▶ [What is needed]:
All material below is to be reproduced exactly.

▶ [Records shown]:
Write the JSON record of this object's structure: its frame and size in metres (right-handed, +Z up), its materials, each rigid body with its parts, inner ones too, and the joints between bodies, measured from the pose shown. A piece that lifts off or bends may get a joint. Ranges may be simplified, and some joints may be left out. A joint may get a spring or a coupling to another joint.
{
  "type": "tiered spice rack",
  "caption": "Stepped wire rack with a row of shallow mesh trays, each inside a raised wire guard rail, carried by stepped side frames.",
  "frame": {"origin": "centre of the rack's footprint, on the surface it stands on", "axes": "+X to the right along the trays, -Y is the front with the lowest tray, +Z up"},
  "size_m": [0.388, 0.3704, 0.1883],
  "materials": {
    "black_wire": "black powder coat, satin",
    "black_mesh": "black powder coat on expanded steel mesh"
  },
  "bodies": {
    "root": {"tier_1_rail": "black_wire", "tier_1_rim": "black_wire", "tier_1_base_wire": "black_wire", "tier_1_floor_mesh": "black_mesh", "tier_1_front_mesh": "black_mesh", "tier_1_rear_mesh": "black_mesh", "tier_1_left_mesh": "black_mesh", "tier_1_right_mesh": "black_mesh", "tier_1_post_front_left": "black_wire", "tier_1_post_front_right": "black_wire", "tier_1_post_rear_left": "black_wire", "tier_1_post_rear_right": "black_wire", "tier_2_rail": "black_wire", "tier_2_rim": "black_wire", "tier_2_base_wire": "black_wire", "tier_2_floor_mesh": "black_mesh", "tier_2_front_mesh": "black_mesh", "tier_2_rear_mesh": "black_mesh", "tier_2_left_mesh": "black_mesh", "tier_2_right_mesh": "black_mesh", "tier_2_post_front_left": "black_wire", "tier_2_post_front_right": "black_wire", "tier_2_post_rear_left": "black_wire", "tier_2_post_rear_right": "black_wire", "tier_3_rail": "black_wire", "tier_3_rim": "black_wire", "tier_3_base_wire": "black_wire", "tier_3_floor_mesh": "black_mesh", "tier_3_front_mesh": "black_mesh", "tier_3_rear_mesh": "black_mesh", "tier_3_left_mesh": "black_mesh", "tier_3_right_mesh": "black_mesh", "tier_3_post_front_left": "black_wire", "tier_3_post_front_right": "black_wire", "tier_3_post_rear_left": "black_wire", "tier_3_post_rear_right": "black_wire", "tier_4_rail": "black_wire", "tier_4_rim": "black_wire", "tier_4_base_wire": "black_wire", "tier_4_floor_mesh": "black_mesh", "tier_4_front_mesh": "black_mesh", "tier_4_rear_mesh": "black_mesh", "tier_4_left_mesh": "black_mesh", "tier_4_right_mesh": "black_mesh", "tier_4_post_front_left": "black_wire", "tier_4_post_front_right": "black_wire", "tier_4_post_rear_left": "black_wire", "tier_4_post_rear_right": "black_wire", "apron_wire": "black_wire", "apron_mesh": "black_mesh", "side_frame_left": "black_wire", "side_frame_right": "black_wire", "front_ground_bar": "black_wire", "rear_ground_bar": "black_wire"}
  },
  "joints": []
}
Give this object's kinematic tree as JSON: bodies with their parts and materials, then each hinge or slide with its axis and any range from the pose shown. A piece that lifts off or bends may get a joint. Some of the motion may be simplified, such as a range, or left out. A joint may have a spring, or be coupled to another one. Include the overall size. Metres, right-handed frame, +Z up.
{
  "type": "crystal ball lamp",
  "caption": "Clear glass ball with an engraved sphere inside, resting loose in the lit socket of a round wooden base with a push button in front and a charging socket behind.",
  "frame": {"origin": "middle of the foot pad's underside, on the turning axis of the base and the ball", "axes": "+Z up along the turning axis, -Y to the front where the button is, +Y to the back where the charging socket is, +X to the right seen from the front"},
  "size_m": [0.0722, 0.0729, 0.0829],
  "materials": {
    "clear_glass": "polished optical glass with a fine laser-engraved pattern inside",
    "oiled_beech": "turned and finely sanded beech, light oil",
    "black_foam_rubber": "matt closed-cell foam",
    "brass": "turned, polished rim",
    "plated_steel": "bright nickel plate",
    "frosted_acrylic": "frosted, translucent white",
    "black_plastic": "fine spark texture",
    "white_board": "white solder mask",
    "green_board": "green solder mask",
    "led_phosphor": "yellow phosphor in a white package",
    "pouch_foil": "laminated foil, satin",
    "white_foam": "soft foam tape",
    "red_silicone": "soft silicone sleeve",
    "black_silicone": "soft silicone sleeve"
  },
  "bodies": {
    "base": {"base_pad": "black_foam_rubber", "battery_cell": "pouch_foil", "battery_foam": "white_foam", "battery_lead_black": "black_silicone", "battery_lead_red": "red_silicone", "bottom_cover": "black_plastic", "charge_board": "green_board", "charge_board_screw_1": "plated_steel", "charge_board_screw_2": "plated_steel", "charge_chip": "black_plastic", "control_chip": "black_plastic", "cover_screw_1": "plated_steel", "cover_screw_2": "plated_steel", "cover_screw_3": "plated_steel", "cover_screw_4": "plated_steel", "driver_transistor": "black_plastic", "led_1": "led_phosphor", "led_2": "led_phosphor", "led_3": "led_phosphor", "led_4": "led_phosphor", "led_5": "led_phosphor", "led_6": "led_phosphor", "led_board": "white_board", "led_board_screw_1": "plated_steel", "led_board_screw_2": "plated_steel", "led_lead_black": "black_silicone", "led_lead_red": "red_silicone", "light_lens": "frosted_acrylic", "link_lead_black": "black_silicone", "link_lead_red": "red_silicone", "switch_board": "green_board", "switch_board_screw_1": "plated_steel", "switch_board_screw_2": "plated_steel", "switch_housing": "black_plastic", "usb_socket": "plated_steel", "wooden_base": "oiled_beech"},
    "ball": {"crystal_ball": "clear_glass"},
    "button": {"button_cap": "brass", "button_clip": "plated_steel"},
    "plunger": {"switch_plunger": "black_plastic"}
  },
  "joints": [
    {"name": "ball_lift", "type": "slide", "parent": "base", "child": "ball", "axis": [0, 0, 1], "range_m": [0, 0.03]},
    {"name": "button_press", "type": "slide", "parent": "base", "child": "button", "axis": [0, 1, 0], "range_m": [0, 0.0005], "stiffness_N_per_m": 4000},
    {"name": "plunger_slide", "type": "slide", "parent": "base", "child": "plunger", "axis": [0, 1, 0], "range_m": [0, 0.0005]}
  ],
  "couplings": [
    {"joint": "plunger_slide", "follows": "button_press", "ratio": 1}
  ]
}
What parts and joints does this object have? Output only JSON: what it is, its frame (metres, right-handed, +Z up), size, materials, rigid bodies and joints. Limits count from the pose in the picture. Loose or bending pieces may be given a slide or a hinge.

▶ [Response to this task]:
Write the JSON record of this object's structure: its frame and size in metres (right-handed, +Z up), its materials, each rigid body with its parts, inner ones too, and the joints between bodies, measured from the pose shown. A piece that lifts off or bends may get a joint. Ranges may be simplified, and some joints may be left out. A joint may get a spring or a coupling to another joint.
{
  "type": "tiered spice rack",
  "caption": "Stepped wire rack with a row of shallow mesh trays, each inside a raised wire guard rail, carried by stepped side frames.",
  "frame": {"origin": "centre of the rack's footprint, on the surface it stands on", "axes": "+X to the right along the trays, -Y is the front with the lowest tray, +Z up"},
  "size_m": [0.388, 0.3704, 0.1883],
  "materials": {
    "black_wire": "black powder coat, satin",
    "black_mesh": "black powder coat on expanded steel mesh"
  },
  "bodies": {
    "root": {"tier_1_rail": "black_wire", "tier_1_rim": "black_wire", "tier_1_base_wire": "black_wire", "tier_1_floor_mesh": "black_mesh", "tier_1_front_mesh": "black_mesh", "tier_1_rear_mesh": "black_mesh", "tier_1_left_mesh": "black_mesh", "tier_1_right_mesh": "black_mesh", "tier_1_post_front_left": "black_wire", "tier_1_post_front_right": "black_wire", "tier_1_post_rear_left": "black_wire", "tier_1_post_rear_right": "black_wire", "tier_2_rail": "black_wire", "tier_2_rim": "black_wire", "tier_2_base_wire": "black_wire", "tier_2_floor_mesh": "black_mesh", "tier_2_front_mesh": "black_mesh", "tier_2_rear_mesh": "black_mesh", "tier_2_left_mesh": "black_mesh", "tier_2_right_mesh": "black_mesh", "tier_2_post_front_left": "black_wire", "tier_2_post_front_right": "black_wire", "tier_2_post_rear_left": "black_wire", "tier_2_post_rear_right": "black_wire", "tier_3_rail": "black_wire", "tier_3_rim": "black_wire", "tier_3_base_wire": "black_wire", "tier_3_floor_mesh": "black_mesh", "tier_3_front_mesh": "black_mesh", "tier_3_rear_mesh": "black_mesh", "tier_3_left_mesh": "black_mesh", "tier_3_right_mesh": "black_mesh", "tier_3_post_front_left": "black_wire", "tier_3_post_front_right": "black_wire", "tier_3_post_rear_left": "black_wire", "tier_3_post_rear_right": "black_wire", "tier_4_rail": "black_wire", "tier_4_rim": "black_wire", "tier_4_base_wire": "black_wire", "tier_4_floor_mesh": "black_mesh", "tier_4_front_mesh": "black_mesh", "tier_4_rear_mesh": "black_mesh", "tier_4_left_mesh": "black_mesh", "tier_4_right_mesh": "black_mesh", "tier_4_post_front_left": "black_wire", "tier_4_post_front_right": "black_wire", "tier_4_post_rear_left": "black_wire", "tier_4_post_rear_right": "black_wire", "apron_wire": "black_wire", "apron_mesh": "black_mesh", "side_frame_left": "black_wire", "side_frame_right": "black_wire", "front_ground_bar": "black_wire", "rear_ground_bar": "black_wire"}
  },
  "joints": []
}
Give this object's kinematic tree as JSON: bodies with their parts and materials, then each hinge or slide with its axis and any range from the pose shown. A piece that lifts off or bends may get a joint. Some of the motion may be simplified, such as a range, or left out. A joint may have a spring, or be coupled to another one. Include the overall size. Metres, right-handed frame, +Z up.
{
  "type": "crystal ball lamp",
  "caption": "Clear glass ball with an engraved sphere inside, resting loose in the lit socket of a round wooden base with a push button in front and a charging socket behind.",
  "frame": {"origin": "middle of the foot pad's underside, on the turning axis of the base and the ball", "axes": "+Z up along the turning axis, -Y to the front where the button is, +Y to the back where the charging socket is, +X to the right seen from the front"},
  "size_m": [0.0722, 0.0729, 0.0829],
  "materials": {
    "clear_glass": "polished optical glass with a fine laser-engraved pattern inside",
    "oiled_beech": "turned and finely sanded beech, light oil",
    "black_foam_rubber": "matt closed-cell foam",
    "brass": "turned, polished rim",
    "plated_steel": "bright nickel plate",
    "frosted_acrylic": "frosted, translucent white",
    "black_plastic": "fine spark texture",
    "white_board": "white solder mask",
    "green_board": "green solder mask",
    "led_phosphor": "yellow phosphor in a white package",
    "pouch_foil": "laminated foil, satin",
    "white_foam": "soft foam tape",
    "red_silicone": "soft silicone sleeve",
    "black_silicone": "soft silicone sleeve"
  },
  "bodies": {
    "base": {"base_pad": "black_foam_rubber", "battery_cell": "pouch_foil", "battery_foam": "white_foam", "battery_lead_black": "black_silicone", "battery_lead_red": "red_silicone", "bottom_cover": "black_plastic", "charge_board": "green_board", "charge_board_screw_1": "plated_steel", "charge_board_screw_2": "plated_steel", "charge_chip": "black_plastic", "control_chip": "black_plastic", "cover_screw_1": "plated_steel", "cover_screw_2": "plated_steel", "cover_screw_3": "plated_steel", "cover_screw_4": "plated_steel", "driver_transistor": "black_plastic", "led_1": "led_phosphor", "led_2": "led_phosphor", "led_3": "led_phosphor", "led_4": "led_phosphor", "led_5": "led_phosphor", "led_6": "led_phosphor", "led_board": "white_board", "led_board_screw_1": "plated_steel", "led_board_screw_2": "plated_steel", "led_lead_black": "black_silicone", "led_lead_red": "red_silicone", "light_lens": "frosted_acrylic", "link_lead_black": "black_silicone", "link_lead_red": "red_silicone", "switch_board": "green_board", "switch_board_screw_1": "plated_steel", "switch_board_screw_2": "plated_steel", "switch_housing": "black_plastic", "usb_socket": "plated_steel", "wooden_base": "oiled_beech"},
    "ball": {"crystal_ball": "clear_glass"},
    "button": {"button_cap": "brass", "button_clip": "plated_steel"},
    "plunger": {"switch_plunger": "black_plastic"}
  },
  "joints": [
    {"name": "ball_lift", "type": "slide", "parent": "base", "child": "ball", "axis": [0, 0, 1], "range_m": [0, 0.03]},
    {"name": "button_press", "type": "slide", "parent": "base", "child": "button", "axis": [0, 1, 0], "range_m": [0, 0.0005], "stiffness_N_per_m": 4000},
    {"name": "plunger_slide", "type": "slide", "parent": "base", "child": "plunger", "axis": [0, 1, 0], "range_m": [0, 0.0005]}
  ],
  "couplings": [
    {"joint": "plunger_slide", "follows": "button_press", "ratio": 1}
  ]
}
What parts and joints does this object have? Output only JSON: what it is, its frame (metres, right-handed, +Z up), size, materials, rigid bodies and joints. Limits count from the pose in the picture. Loose or bending pieces may be given a slide or a hinge.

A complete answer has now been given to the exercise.